The source of the production's success lies somewhere near the larynx of Christopher Josephs, who plays Henry IV. The play doesn't really exist until Henry enters and when he does it exists only on the terms of his mad role-playing. Josephs plays a one-man show, first delivering lines with a monarch's dead earnestness, then echoing himself and finally ho-ho-hoing with the most amusing laughter even to open at the Loeb. At least when Josephs ho-ho-hoed, I ho-ho-hoed--while the rest of the audience kept its peace.

I don't know who these Loebies are trying to fool calling the Thursday evening performance "opening night". As far as I could tell it was a dress rehersal that meant business. The only people in the audience seemed to be those in some way connected with the production, and most of them must have seen it before because they made no effort to react to what was happening onstage. At these Thursday evening performances it's best to keep your month shut during intermission because the critical comment you make is bound to offend the person who sewed the gold buttons on such-and-such's jacket. But as a courtesy to those new to the production these initiates might try to applaud and laugh it up more convincingly. When you laugh alone the Loeb can be lonely.

ALTHOUGH JOSEPHS steals the show when he enters in the middle of the first act, several other members of the cast do fine jobs. Ellen Olian-Bate as the aging but still passionate Marchioness of Tuscany was probably the most professional. William Fuller delivered his lines too quickly and mechanically at first but later did very well as the ridiculous Doctor Genoni.

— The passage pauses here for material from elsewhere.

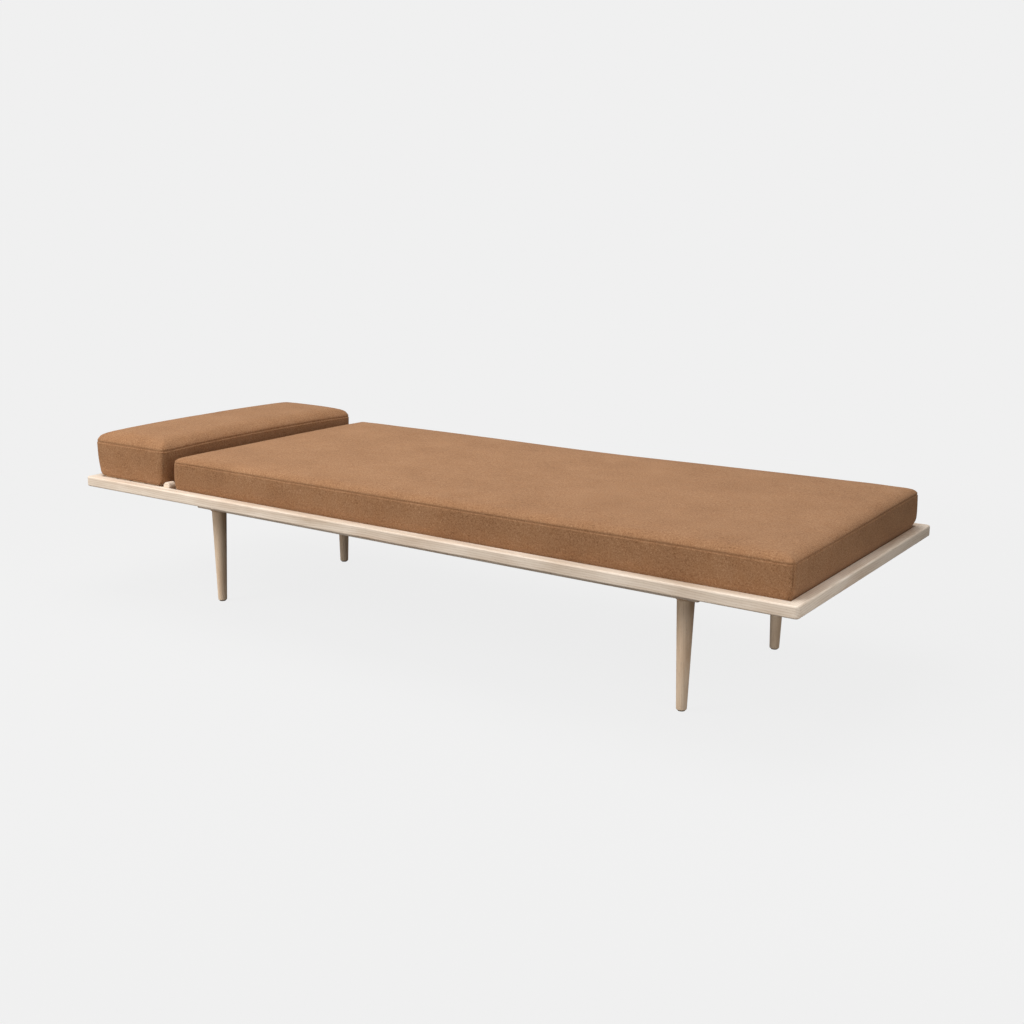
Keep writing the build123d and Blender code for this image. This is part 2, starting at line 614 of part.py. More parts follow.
with BuildPart() as rack_front:
    with BuildSketch(Plane.XZ.offset(RACK_Y - RACK_WIDTH / 2)):
        with BuildLine():
            Polyline(
                (-INNER_X - RACK_TONGUE_LENGTH, RACK_BOTTOM),
                (-INNER_X - RACK_TONGUE_LENGTH, RAIL_BOTTOM),
                (-INNER_X + RACK_GAP, RAIL_BOTTOM),
                (-INNER_X + RACK_GAP, TOOTH_TIP_Z),
                (TOOTHED_FOOT_X, TOOTH_TIP_Z),
                (TOOTHED_FOOT_X + RACK_LAND, RACK_BACK_TOP),
                (-BEARER_END_X + CROSS_RAIL_THICKNESS, RACK_BACK_TOP),
                (-BEARER_END_X + CROSS_RAIL_THICKNESS, RAIL_BOTTOM),
                (-BEARER_END_X - RACK_GAP, RAIL_BOTTOM),
                (-BEARER_END_X - RACK_GAP, RACK_BOTTOM),
                close=True,
            )
        make_face()
        for notch_x in NOTCH_XS:
            with BuildLine():
                Polyline(
                    (notch_x - NOTCH_RADIUS, TOOTH_TIP_Z - NOTCH_DEPTH + NOTCH_RADIUS),
                    (notch_x - NOTCH_RADIUS, TOOTH_TIP_Z),
                    (notch_x + NOTCH_RADIUS + NOTCH_RAMP, TOOTH_TIP_Z),
                    (notch_x + NOTCH_RADIUS, TOOTH_TIP_Z - NOTCH_DEPTH + NOTCH_RADIUS),
                )
                ThreePointArc(
                    (notch_x + NOTCH_RADIUS, TOOTH_TIP_Z - NOTCH_DEPTH + NOTCH_RADIUS),
                    (notch_x, TOOTH_TIP_Z - NOTCH_DEPTH),
                    (notch_x - NOTCH_RADIUS, TOOTH_TIP_Z - NOTCH_DEPTH + NOTCH_RADIUS),
                )
            make_face(mode=Mode.SUBTRACT)
    extrude(amount=RACK_WIDTH)
    with Locations((RACK_SCREW_X, -RACK_Y, RAIL_BOTTOM)):
        Hole(SCREW_HOLE_RADIUS, depth=RAIL_BOTTOM - RACK_BOTTOM)
    with Locations((CROSS_HEAD_X, -RACK_Y, RACK_BACK_TOP)):
        Hole(SCREW_HOLE_RADIUS, depth=RACK_BACK_TOP - RAIL_BOTTOM)
save(rack_front.part, "rack_front")

with BuildPart() as rack_back:
    mirror(rack_front.part, about=Plane.XZ)
save(rack_back.part, "rack_back")

RACK_SCREW_LENGTH = RAIL_BOTTOM - RACK_BOTTOM + RACK_SCREW_DEPTH - TIP_CLEARANCE
with BuildPart() as rack_screws:
    head_rail_places = [(RACK_SCREW_X, side * RACK_Y, RACK_BOTTOM) for side in (-1, 1)]
    cross_rail_places = [(CROSS_HEAD_X, side * RACK_Y, RACK_BACK_TOP) for side in (-1, 1)]
    add(screws(head_rail_places, RACK_SCREW_LENGTH, pointing_up=True))
    add(screws(cross_rail_places, RACK_BACK_SCREW_LENGTH))
save(rack_screws.part, "rack_screws")

# ---- Mattress and headrest cushion: a foam core in a sewn cover ----------------------------
PAD_GAP = 0.3
MATTRESS_BOTTOM = SLAT_TOP + PAD_GAP
CUSHION_BOTTOM = HEADREST_TOP + PAD_GAP
CUSHION_HEAD_X = -988.0
CUSHION_FOOT_X = -741.0
CUSHION_SEAM_HEAD_X = -1000.0
CUSHION_SEAM_FOOT_X = -747.0
CUSHION_WIDTH = 740.0
SEAM_HEIGHT_CUSHION = 410.0
CROWN_HEIGHT_CUSHION = 435.0
CROWN_INSET = 42.0


def pad(foot_print, seam_print, width, bottom, seam, crown, inset):
    """A pad with plain sides up to its seam and a crowned top, shrunk by inset all round.

    Each print is the pad's head and foot X at that level.
    """
    levels = [
        (bottom + inset, foot_print, inset),
        (seam - inset / 2, seam_print, inset),
        (crown - inset, seam_print, inset + CROWN_INSET),
    ]
    with BuildPart() as body:
        for low, high in zip(levels, levels[1:]):
            for z, (head_x, foot_x), shrink in (low, high):
                radius = CUSHION_PLAN_RADIUS - inset - (shrink - inset) / 4
                with BuildSketch(Plane(((head_x + foot_x) / 2, 0, z))):
                    RectangleRounded(foot_x - head_x - 2 * shrink, width - 2 * shrink, radius)
            loft(ruled=True)
    return body.part


MATTRESS_PRINT = (MATTRESS_HEAD_X, MATTRESS_FOOT_X)
PADS = {
    "mattress": (
        MATTRESS_PRINT,
        MATTRESS_PRINT,
        MATTRESS_WIDTH,
        MATTRESS_BOTTOM,
        SEAM_HEIGHT_MATTRESS,
        CROWN_HEIGHT_MATTRESS,
    ),
    "headrest_cushion": (
        (CUSHION_HEAD_X, CUSHION_FOOT_X),
        (CUSHION_SEAM_HEAD_X, CUSHION_SEAM_FOOT_X),
        CUSHION_WIDTH,
        CUSHION_BOTTOM,
        SEAM_HEIGHT_CUSHION,
        CROWN_HEIGHT_CUSHION,
    ),
}
for pad_name, pad_sizes in PADS.items():
    with BuildPart() as cover:
        add(pad(*pad_sizes, inset=0.0))
        add(pad(*pad_sizes, inset=COVER_THICKNESS), mode=Mode.SUBTRACT)
    save(cover.part, f"{pad_name}_cover")
    save(pad(*pad_sizes, inset=COVER_THICKNESS + PAD_GAP), f"{pad_name}_core")
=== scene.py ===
"""The daybed's looks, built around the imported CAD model. Metres, in the CAD frame."""

import json
import math

import bpy
import numpy as np
from mathutils import Matrix, Vector


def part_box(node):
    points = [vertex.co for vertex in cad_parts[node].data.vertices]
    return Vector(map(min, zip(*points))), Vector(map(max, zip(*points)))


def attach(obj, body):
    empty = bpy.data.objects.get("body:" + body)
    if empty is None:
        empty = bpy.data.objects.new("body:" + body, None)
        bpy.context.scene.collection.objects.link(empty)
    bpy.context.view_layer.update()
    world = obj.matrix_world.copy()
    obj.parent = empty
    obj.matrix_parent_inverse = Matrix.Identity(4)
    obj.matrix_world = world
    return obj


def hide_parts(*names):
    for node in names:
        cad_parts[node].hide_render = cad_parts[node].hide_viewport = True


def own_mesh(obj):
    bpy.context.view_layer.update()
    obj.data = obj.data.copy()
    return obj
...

Henry's councillors Robert Hershman, Brian Powers and John Rudman seemed to capture the foolishness of their roles.

What still puzzles me about the play is that it should be described as a tragicomedy in the program. It seemed like a light comedy, and what wasn't comedy seemed strange rather than tragic. If there was a truly tragic element it must have risen with the dialogue's hot air because the final action, while unexpected, was also unaffecting. If the play was ever a tragicomedy, Bacon must have decided to stress the humorous elements over the serious.

Perhaps Henry IV should be more moving but if so I don't know whom to blame. A play whose theme is madness and the illusion of really should not be as easy to brush aside as this production. When Adams House did Marat-Sade two years ago it was so emotionally convincing that even the audience seemed to be going crazy. But that was two years ago and may be the audience was.